From here, the book attempts two ambitious tasks. One is to provide a forensic analysis of the rise of Liem’s business empire. The second is to take us on a journey through the broader political and economic environment in which Liem operated. These two aspects are not only treated thoroughly but in a way that brings us close to the people, the deals and the relationships that drove the Liem story. Even though I am familiar with this terrain, the rich vein of interviews and primary sources used meant there was a lot that was new.
But the ambitious scope of the book also has its costs. On the one hand, chapters 8 to 14 are very intensive analyses of the way different companies of the group were established and run. Moving in great detail across Liem’s expanding interests in flour milling, commodity importing, cement, banking, real estate, petrochemicals, and manufacturing, the authors show how political influence, state-allocated monopolies, and credit as well as financing from international players fitted into the rise of each of the big companies.
This is an excellent assembly of data and insights that brings together an array of primary sources, interviews and other secondary material not matched elsewhere. It is a resource par excellence for researchers seeking to understand the processes of capital accumulation by Southeast Asian Chinese capitalists or for those who are familiar with the people and business groups involved. But even for someone who knows this area well, I must admit the level of detail proved exhausting.
On the other hand, the book also provides an extensive overview of the broader political and economic environment in which Liem operated. This approach is a welcome change from studies that often come out of business schools or are written by economists, where the analysis is offered in technical terms and abstracted from its broader contexts.
Borsuk and Chng show us how Liem fitted into the broader structural architecture of Indonesia’s political economy and how he had to weave his way through the crises that struck periodically, sometimes with devastating effect. We are shown how the fortunes of Liem were affected by the internal political struggles of the New Order and how he had to adjust to these. We are introduced to the threats that arose from a growing resentment of corruption and the concentration of wealth in the hands of conglomerates, which spilled over into anti-Chinese sentiment. Finally, we look at the Liem story through the devastating impact of the financial crisis and the struggle to rebuild the business and through the ultimate fall of Soeharto.
This aspect of the book brings some challenges that are the reverse of those mentioned earlier, with regard to too much detail. Here, the story often wanders away from the Liem story into a more general history. We look in much detail at Soeharto and his family and at some of the other Chinese business tycoons of the period.

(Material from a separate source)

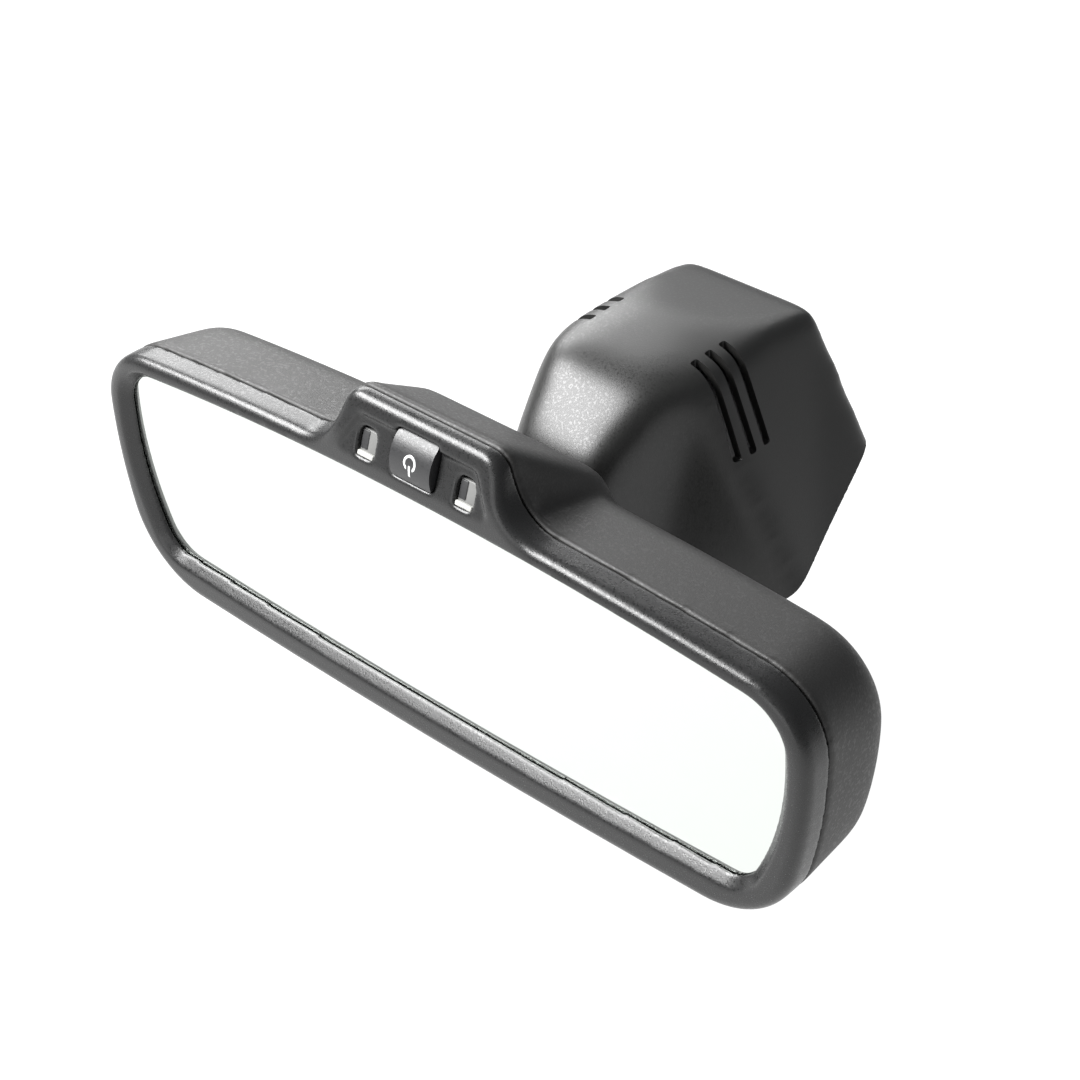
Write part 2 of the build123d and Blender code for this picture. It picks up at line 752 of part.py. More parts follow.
with BuildPart() as switch_body:
    with BuildSketch(head_plane(board_front)):
        with Locations((0, button_middle)):
            RectangleRounded(switch_size, switch_size, 0.5)
    extrude(amount=switch_height)
    with BuildSketch(head_plane(switch_front)):
        with Locations((0, button_middle)):
            Circle(plunger_r + plunger_fit)
    extrude(amount=-(plunger_reach + button_travel + 2 * part_fit), mode=Mode.SUBTRACT)
save(switch_body, "switch_body")


# ---- Button ---------------------------------------------------------------------------------------
with BuildSketch() as power_symbol:
    with Locations((0, button_middle)):
        Circle(symbol_r)
        Circle(symbol_r - symbol_line, mode=Mode.SUBTRACT)
        with Locations((0, -symbol_r)):
            Rectangle(3 * symbol_line, symbol_bar, mode=Mode.SUBTRACT)
            Rectangle(symbol_line, symbol_bar)

with BuildPart() as button_symbol:
    extrude(at_depth(power_symbol.sketch, cap_back), amount=button_skirt + 2 * button_crown)
    add(cap_form(symbol_proud), mode=Mode.INTERSECT)
    add(cap_form(-symbol_sheet), mode=Mode.SUBTRACT)
save(button_symbol, "button_symbol")

with BuildPart() as power_button:
    add(cap_form())
    fillet(power_button.edges().filter_by(Axis.Y), button_corner_r)
    with BuildSketch(head_plane(cavity_front + part_fit)):
        with Locations((0, button_middle)):
            Rectangle(button_width + 2 * button_flange, button_height - 2 * button_corner_r)
    extrude(amount=-button_flange_sheet)
    add(button_symbol.part, mode=Mode.SUBTRACT)
save(power_button, "power_button")

with BuildPart() as switch_plunger:
    with BuildSketch(head_plane(cap_back)):
        with Locations((0, button_middle)):
            Circle(plunger_r)
    extrude(amount=cap_back - plunger_end)
save(switch_plunger, "switch_plunger")


# ---- Ball joint -----------------------------------------------------------------------------------
with BuildPart() as ball_socket:
    with BuildSketch(head_plane(carrier_back)):
        with Locations((0, ball_rise)):
            Circle(socket_flange_r)
        with Locations(*socket_screws_at):
            Circle(socket_screw_r + part_fit, mode=Mode.SUBTRACT)
    extrude(amount=-socket_flange_sheet)
    add(cup(socket_inner, socket_outer))
    with Locations(ball_centre):
        Sphere(socket_inner, mode=Mode.SUBTRACT)
save(ball_socket, "ball_socket")

save(screw(head_plane(flange_back).rotated((180, 0, 0)), screw_head_r, screw_head_height, socket_screw_r,
           socket_flange_sheet + carrier_sheet - screw_short,
           [(x, -y) for x, y in socket_screws_at]), "socket_screws")

with BuildPart() as socket_liner:
    add(cup(liner_inner, liner_outer))
save(socket_liner, "socket_liner")

with BuildPart() as clamp_spring:
    add(cup(clamp_inner, clamp_outer))
    with BuildSketch(Plane(origin=ball_centre, x_dir=(1, 0, 0), z_dir=(0, 1, 0))):
        Rectangle(3 * clamp_outer, clamp_slot)
        Rectangle(clamp_slot, 3 * clamp_outer)
    extrude(amount=clamp_outer, mode=Mode.SUBTRACT)
save(clamp_spring, "clamp_spring")

with BuildPart() as ball_stem:
    with Locations(ball_centre):
        Sphere(ball_r)
    boss_front = boss_reach - boss_length / 2
    boss_rear = boss_reach + boss_length / 2
    with BuildSketch(ball_axis):
        Circle(neck_r)
    extrude(amount=-boss_front)
    with BuildSketch(ball_axis.offset(collar_sheet - boss_front)):
        Circle(collar_r)
    extrude(amount=-collar_sheet)
    with BuildSketch(ball_axis.offset(-boss_front)):
        Circle(stem_r)
    extrude(amount=-boss_length + 1)
    with BuildSketch(ball_axis.offset(-boss_front)):
        Circle(thread_r)
    extrude(amount=-boss_length - nut_sheet - 1)
    fillet(ball_stem.edges().filter_by(GeomType.CIRCLE).group_by(Axis.Y)[-1], 0.6)
save(ball_stem, "ball_stem")

with BuildPart() as stem_nut:
    with BuildSketch(ball_axis.offset(-boss_rear)):
        RegularPolygon(nut_across / 2, 6, major_radius=False)
        Circle(thread_r + stem_fit, mode=Mode.SUBTRACT)
    extrude(amount=-nut_sheet)
save(stem_nut, "stem_nut")


# ---- Mount foot -----------------------------------------------------------------------------------
frame_screws_at = [(frame_screw_pcd / 2 * cos(radians(90 + 360 / frame_screw_count * i)),
                    frame_screw_pcd / 2 * sin(radians(90 + 360 / frame_screw_count * i)))
                   for i in range(frame_screw_count)]
column_length = (ball_centre.Z / cos(radians(screen_angle))) - foot_height

with BuildPart() as mount_foot:
    with BuildSketch(screen_plane(0)):
        Circle(foot_r)
    extrude(amount=-foot_height)
    fillet(mount_foot.faces().sort_by(plane_axis(screen_plane(0)))[0].edges(), 1.5)
    with BuildSketch(screen_plane(foot_height)):
        Circle(column_r)
    extrude(amount=-column_length)
    with BuildSketch(Plane(origin=(0, boss_y, ball_centre.Z), x_dir=(1, 0, 0), z_dir=(0, 1, 0))):
        Circle(boss_r)
    extrude(amount=boss_length / 2, both=True)
    with BuildSketch(Plane(origin=(0, boss_y, ball_centre.Z), x_dir=(1, 0, 0), z_dir=(0, 1, 0))):
        Circle(stem_r + stem_fit)
    extrude(amount=boss_length / 2, both=True, mode=Mode.SUBTRACT)
    for end in (-1, 1):
        with BuildSketch(Plane(origin=(0, boss_y + end * boss_length / 2, ball_centre.Z), z_dir=(0, end, 0))):
            Circle(boss_r)
        extrude(amount=boss_length, mode=Mode.SUBTRACT)
    with BuildSketch(screen_plane(0)):
        Circle(button_socket_r)
    extrude(amount=-button_socket_depth, mode=Mode.SUBTRACT)
    with BuildSketch(screen_plane(button_socket_depth)):
        Circle(leaf_pocket_r)
    extrude(amount=-leaf_pocket_depth, mode=Mode.SUBTRACT)
    side_hole_at = screen_plane(button_socket_depth / 2).origin
    with BuildSketch(Plane(origin=side_hole_at, x_dir=(0, 1, 0), z_dir=(1, 0, 0))):
        Circle(foot_screw_r)
    extrude(amount=foot_r, mode=Mode.SUBTRACT)
    with BuildSketch(screen_plane(foot_height)):
        with Locations(*frame_screws_at):
            Circle(frame_screw_r)
    extrude(amount=frame_screw_length - frame_sheet, mode=Mode.SUBTRACT)
save(mount_foot, "mount_foot")

with BuildPart() as foot_leaf:
    with BuildSketch(screen_plane(button_socket_depth + part_fit)):
        Circle(leaf_pocket_r - part_fit)
        Circle(leaf_hole_r, mode=Mode.SUBTRACT)
    extrude(amount=-leaf_sheet)
save(foot_leaf, "foot_leaf")

with BuildPart() as foot_screw:
    side = Plane(origin=screen_plane(button_socket_depth / 2).origin + Vector(foot_r - 0.2, 0, 0),
                 x_dir=(0, 1, 0), z_dir=(1, 0, 0))
    with BuildSketch(side):
        Circle(foot_screw_r - stem_fit)
    extrude(amount=-foot_screw_length)
    with BuildSketch(side):
        RegularPolygon(foot_screw_key / 2, 6)
    extrude(amount=-foot_screw_key, mode=Mode.SUBTRACT)
save(foot_screw, "foot_screw")


# ---- Mount cover ----------------------------------------------------------------------------------
with BuildPart() as mount_cover:
    add(cover_form(edge_r=cover_edge_r))
    add(cover_form(cover_wall, rim_extra=2.0), mode=Mode.SUBTRACT)
    with BuildSketch(Plane(origin=(0, nose_y, ball_centre.Z), x_dir=(1, 0, 0), z_dir=(0, 1, 0))):
        Circle(stem_hole_r)
    extrude(amount=stem_hole_r * 1.6, both=True, mode=Mode.SUBTRACT)
    for i in range(slit_count):
        with BuildSketch(Plane.XZ.offset(-(slit_first_y + i * slit_pitch + slit_width / 2))):
            for flip in (-1, 1):
                with Locations((flip * (slit_inner_x + rim_wide / 2), slit_bottom + crest_height / 2)):
                    Rectangle(rim_wide, crest_height)
        extrude(amount=slit_width, mode=Mode.SUBTRACT)
save(mount_cover, "mount_cover")

with BuildPart() as rim_gasket:
    with BuildSketch(screen_plane(0)):
        add(rim_outline(-gasket_overhang))
        add(rim_outline(cover_wall), mode=Mode.SUBTRACT)
    extrude(amount=-cover_glass_gap)
save(rim_gasket, "rim_gasket")

with BuildPart() as cover_frame:
    with BuildSketch(screen_plane(foot_height)):
        Rectangle(2 * rim_wide, 4 * cover_rear)
    extrude(amount=-frame_sheet)
    add(cover_form(cover_wall + frame_gap), mode=Mode.INTERSECT)
    with BuildSketch(screen_plane(foot_height)):
        Circle(column_r + part_fit)
        with Locations(*frame_screws_at):
            Circle(frame_screw_r + part_fit)
    extrude(amount=-frame_sheet, mode=Mode.SUBTRACT)
save(cover_frame, "cover_frame")

save(screw(screen_plane(foot_height + frame_sheet).rotated((180, 0, 0)), screw_head_r, screw_head_height,
           frame_screw_r - stem_fit, frame_screw_length - 0.5,
           [(x, -y) for x, y in frame_screws_at]), "frame_screws")

with BuildPart() as harness_header:
    with BuildSketch(screen_plane(foot_height)):
        with Locations((0, -header_along)):
            Rectangle(header_width, header_height)
    extrude(amount=header_depth)
    chamfer(harness_header.faces().sort_by(plane_axis(screen_plane(0)))[-1].edges(), 0.5)
save(harness_header, "harness_header")

with BuildPart() as header_pins:
    with BuildSketch(screen_plane(foot_height - header_depth)):
        with Locations((0, -header_along)):
            with GridLocations(header_pin_pitch, header_pin_pitch, header_pin_count, 2):
                Rectangle(header_pin, header_pin)
    extrude(amount=header_pin_length)
save(header_pins, "header_pins")
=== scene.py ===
import json
from math import cos, radians, sin

import bpy
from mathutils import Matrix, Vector

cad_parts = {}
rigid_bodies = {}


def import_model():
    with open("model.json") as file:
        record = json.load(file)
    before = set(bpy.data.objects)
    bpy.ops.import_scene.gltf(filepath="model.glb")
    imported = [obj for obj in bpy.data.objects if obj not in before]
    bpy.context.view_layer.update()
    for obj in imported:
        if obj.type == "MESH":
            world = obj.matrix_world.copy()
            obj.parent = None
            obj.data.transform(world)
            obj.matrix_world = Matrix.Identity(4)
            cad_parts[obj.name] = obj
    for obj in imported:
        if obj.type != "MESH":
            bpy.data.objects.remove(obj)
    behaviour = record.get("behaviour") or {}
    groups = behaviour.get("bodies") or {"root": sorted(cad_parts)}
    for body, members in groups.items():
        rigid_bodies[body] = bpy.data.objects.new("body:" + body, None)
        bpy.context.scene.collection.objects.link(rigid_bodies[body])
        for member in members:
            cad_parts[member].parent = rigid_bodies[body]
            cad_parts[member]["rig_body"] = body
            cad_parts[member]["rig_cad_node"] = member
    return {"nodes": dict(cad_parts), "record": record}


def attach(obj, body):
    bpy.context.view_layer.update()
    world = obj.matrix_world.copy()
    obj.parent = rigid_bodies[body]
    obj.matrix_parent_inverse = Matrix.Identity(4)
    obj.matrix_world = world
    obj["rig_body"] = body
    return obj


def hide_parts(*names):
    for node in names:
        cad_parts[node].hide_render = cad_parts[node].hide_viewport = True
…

The financial crisis, the fall of Soeharto, and the politics of the post-Soeharto era bring with them the critical insights needed to explain the Liem story but at times tend to become stories in their own right and we sometimes lose sight of Liem.
Nevertheless, the chapters dealing with how Liem was undone by the financial crisis and how he reconstructed his empire through the complex web of asset seizures and buybacks that followed are immensely insightful. The descriptions of the chaos and violence in Jakarta and the flight of Chinese business to Singapore brought the reader into the drama.

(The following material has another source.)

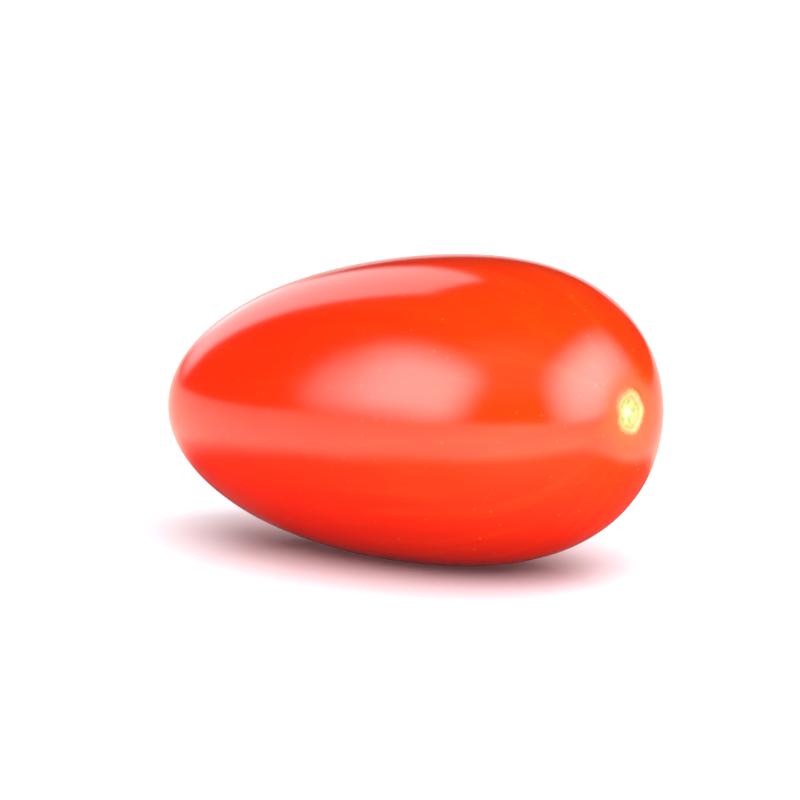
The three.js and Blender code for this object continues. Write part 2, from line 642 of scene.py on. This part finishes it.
def table_finish():
    """Satin white. The skin mirrors it warmer, and in shade close by, so that it stays red there."""
    material = bpy.data.materials.new("white_table")
    nodes = Nodes(material)
    x, y, _ = nodes.split(nodes.add("ShaderNodeTexCoord", "Object"))
    along = (x - SHADE_CENTRE) / SHADE_STRETCH
    close_by = nodes.patch(nodes.math("SQRT", along * along + y * y), SHADE_PATCH)
    mirrored = nodes.add("ShaderNodeLightPath", "Is Glossy Ray")
    colour = nodes.paint(shade(TABLE_WHITE), mirrored, TABLE_MIRRORED)
    colour = nodes.paint(colour, close_by * mirrored, TABLE_SHADE)
    sockets = {
        "Base Color": colour,
        "Roughness": TABLE_ROUGHNESS,
        "IOR": TABLE_IOR,
        "Specular IOR Level": TABLE_SPECULAR,
        "Emission Color": GLOW_COLOUR,
        "Emission Strength": TABLE_GLOW,
    }
    surface = nodes.add("ShaderNodeBsdfPrincipled", "BSDF", None, sockets)
    nodes.add("ShaderNodeOutputMaterial", sockets={"Surface": surface})
    return material


def add_table():
    bpy.ops.mesh.primitive_circle_add(
        vertices=TABLE_SIDES, radius=TABLE_RADIUS, fill_type="NGON"
    )
    table = bpy.context.object
    table.name = "table"
    table.data.materials.append(table_finish())
    return table


def direction(azimuth, elevation):
    """The direction at an azimuth and elevation in degrees, with azimuth 0 towards -Y."""
    a = math.radians(azimuth)
    e = math.radians(elevation)
    return Vector((math.sin(a) * math.cos(e), -math.cos(a) * math.cos(e), math.sin(e)))


def light_only(lamp, lit):
    """Keeps a lamp's light off everything but one object."""
    receivers = bpy.data.collections.new(lamp.name + "_receivers")
    receivers.objects.link(lit)
    lamp.light_linking.receiver_collection = receivers


def dim_edges(lamp, soft_edge):
    """Fades a lamp out over the given share of its width and height at each edge."""
    nodes = Nodes(lamp.data)
    glow = 1.0
    for share in nodes.split(nodes.add("ShaderNodeNewGeometry", "Parametric"))[:2]:
        glow = glow * nodes.ease(share, 0, soft_edge) * nodes.ease(share, 1, 1 - soft_edge)
    light = nodes.add("ShaderNodeEmission", "Emission", None, {"Strength": glow})
    nodes.add("ShaderNodeOutputLight", sockets={"Surface": light})


def add_softbox(name, lit, azimuth, rise, distance, size, brightness, soft_edge, tilt=0, roll=0):
    """A panel of light, at an azimuth counted from the camera's. Tilt turns its face down.

    Returns the lamp.
    """
    width, height = size
    away = direction(CAMERA_AZIMUTH + azimuth, 0) * distance
    bpy.ops.object.light_add(type="AREA", location=away + Vector((0, 0, rise)))
    lamp = bpy.context.object
    lamp.name = name
    facing = direction(CAMERA_AZIMUTH + azimuth, tilt).to_track_quat("Z", "Y")
    lamp.rotation_euler = (facing @ Quaternion((0, 0, 1), math.radians(roll))).to_euler()
    lamp.data.shape = "RECTANGLE"
    lamp.data.size = width
    lamp.data.size_y = height
    lamp.data.energy = brightness * width * height * math.pi
    lamp.visible_camera = False
    light_only(lamp, lit)
    dim_edges(lamp, soft_edge)
    return lamp


def light_table(table):
    """Wide light from behind and from the front, so that the fruit's shadow stays short and soft."""
    add_softbox(
        "table_lamp", table, azimuth=170, rise=1.3, distance=0.8,
        size=(2.6, 2.6), brightness=2.1, soft_edge=0.1, tilt=58,
    )
    add_softbox(
        "table_fill", table, azimuth=20, rise=0.7, distance=0.5,
        size=(1.8, 1.4), brightness=3.7, soft_edge=0.2, tilt=54,
    )


def light_fruit(fruit):
    """A large softbox on each side of the camera, two panels behind that edge the skin, and a fill.

    The skin doesn't mirror the fill, so that the softboxes alone show in its gloss.
    """
    add_softbox(
        "key_softbox", fruit, azimuth=-57, rise=0.215, distance=0.5,
        size=(0.82, 0.66), brightness=3.9, soft_edge=0.4, tilt=26, roll=-5,
    )
    add_softbox(
        "side_softbox", fruit, azimuth=70, rise=0.22, distance=0.56,
        size=(1.3, 0.86), brightness=4.4, soft_edge=0.45, tilt=14,
    )
    add_softbox(
        "back_panel", fruit, azimuth=204.5, rise=0.72, distance=1.0,
        size=(0.6, 1.5), brightness=1.5, soft_edge=0.15,
    )
    add_softbox(
        "back_strip", fruit, azimuth=180, rise=0.09, distance=1.0,
        size=(0.8, 0.24), brightness=0.8, soft_edge=0.15,
    )
    front_fill = add_softbox(
        "front_fill", fruit, azimuth=0, rise=0.6, distance=0.6,
        size=(1.2, 1.0), brightness=4.0, soft_edge=0.3, tilt=42,
    )
    front_fill.visible_glossy = False


def add_room():
    """A dim white room that the camera sees as plain white."""
    world = bpy.data.worlds.new("room")
    bpy.context.scene.world = world
    nodes = Nodes(world)
    to_camera = nodes.add("ShaderNodeLightPath", "Is Camera Ray")
    sockets = {"Color": (1, 1, 1, 1), "Strength": ROOM_LIGHT + to_camera * (1 - ROOM_LIGHT)}
    light = nodes.add("ShaderNodeBackground", "Background", None, sockets)
    nodes.add("ShaderNodeOutputWorld", sockets={"Surface": light})
    bpy.context.scene.view_settings.view_transform = "Standard"


def add_camera():
    back = direction(CAMERA_AZIMUTH, CAMERA_ELEVATION)
    aim = (cad_box[0] + cad_box[1]) / 2
    bpy.ops.object.camera_add(location=aim + back * CAMERA_DISTANCE)
    camera = bpy.context.object
    camera.rotation_euler = (-back).to_track_quat("-Z", "Y").to_euler()
    camera.data.sensor_width = SENSOR_WIDTH
    camera.data.lens = SENSOR_WIDTH * CAMERA_DISTANCE / VIEW_WIDTH
    bpy.context.scene.camera = camera


add_camera()
fruit = grow_body()
smooth_body(fruit)
shape_scar(fruit)
roughen_cork(fruit)
move = lay_down(fruit)
fruit.data.materials.append(skin_finish(scar_centre(move)))
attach(fruit, "root")
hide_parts("tomato")
add_room()
light_table(add_table())
light_fruit(fruit)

In a sense, two books are offered here. One is a detailed explanation of the rise and transformation of a business empire. The other is a sometimes evocative story of the times of Liem.

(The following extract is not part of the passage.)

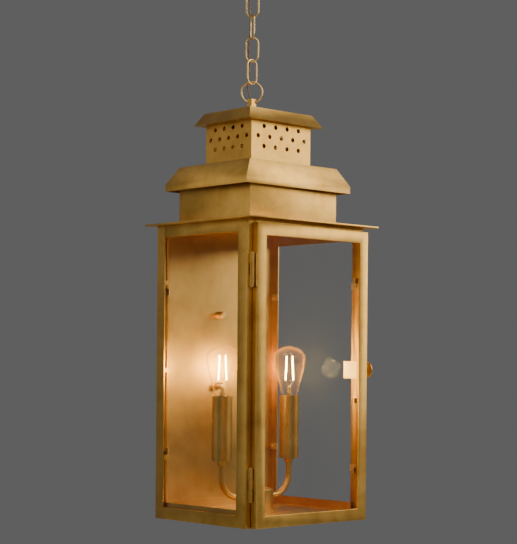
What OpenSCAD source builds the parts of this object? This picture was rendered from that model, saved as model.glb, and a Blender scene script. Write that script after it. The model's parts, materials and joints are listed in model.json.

In the latter parts of the book, the authors raise, directly or indirectly, some of the critical questions of the future that should now be the focus of scholars. To what extent has the fall of centralized authoritarian rule meant that capitalism and the capitalists of Indonesia have moved into a different phase? Is Indonesian capitalism now more thoroughly defined by the rules of global markets or have the conglomerates of modern Indonesia simply become tied into new political networks? Is the Liem experience a thing of the past?